2. You must be able to, in equal parts, make me laugh and make me cry and know what I need.
3. We shall have a standing monthly commitment. It could be coffee, a long call (I’m old so I still use the phone–that is what your texting machine is also used for), a workout (that was a joke), or a glass of wine. Never a month shall be missed.
4. You recommend things that you think I would like. You pay attention to me. My likes, dislikes. Essentially, I don’t need to know you or really pay attention to you, but I need all the attention and love. Are you ok with total and complete worship?
5. I always feel like I am the only one who has this special relationship with you. I can tell you my strangest of obsessions and dirtiest little secrets and you will not judge. You will take it on and serve me what I need.
Essentially, if you are Netflix, you can be my new bestie.
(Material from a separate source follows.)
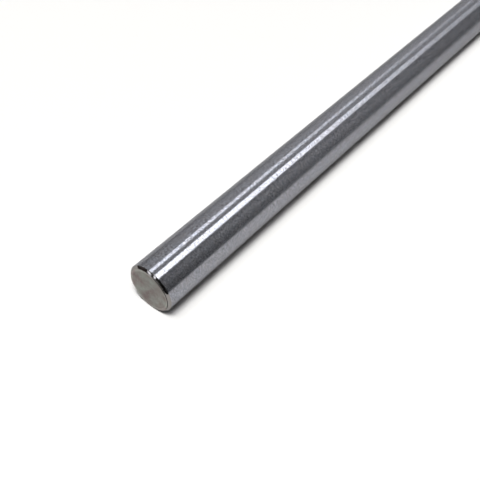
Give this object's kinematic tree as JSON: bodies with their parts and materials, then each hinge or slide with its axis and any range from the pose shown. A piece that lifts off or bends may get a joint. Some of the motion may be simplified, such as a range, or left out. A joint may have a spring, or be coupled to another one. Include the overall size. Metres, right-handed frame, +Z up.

This is an homage to my real peeps. Not all of them are in these pictures, but you can get a feeling for how special they are. They are my Netflix for realsies.
You always make me smile. I love that I am one of your Besties aka Netflix. You are mine too. Love Judie
Judie,
You are all on my favourites list 😉
You’ve already got a dog, what more do you need? If you ever move to Florida, we can open negotiations on the besties thing. Unfortunately, I have a few requirements of my own! For instance, will you still love me when I’m an ass?
I will only love you if you are an ass. I should add that to the job description. You’re on.
Kristine @ Mum Revised recently posted…5 Qualifications to be My Best Friend
That’s you on the bottom, second from the right, in each of those pyramids, isn’t it? So you might want to mention that one of the benefits of being your friend is you’re one of the supportive ones.
Yeah, I feel like I’m gettin’ a little too sappy here. No sugar in my coffee, thanks.
Christopher recently posted…The Log In My Eye.
I’m also wearing my jammies in one of them so I can add ‘take me as I am, but you need to wear the pants.’ I really am a catch.
Kristine @ Mum Revised recently posted…5 Qualifications to be My Best Friend
Wow, Kristine…
I thought we were already online besties, and now my feeling are hurt.
Also, your list of requirements looks just like mine. I would never state them out loud, or in writing, the way you did. I just tend to try on friends, and if they don’t meet my needs, I let them float away, on a lonely and uncomfortable raft.
Do you think that two such demanding people can be besties? If so, I’ll apply and I’ll accept your application as well. Love you!
Love you back. You can’t have too many online friends! They are often the best kind because they can’t see you roll your eyes or care if you’ve brushed your teeth.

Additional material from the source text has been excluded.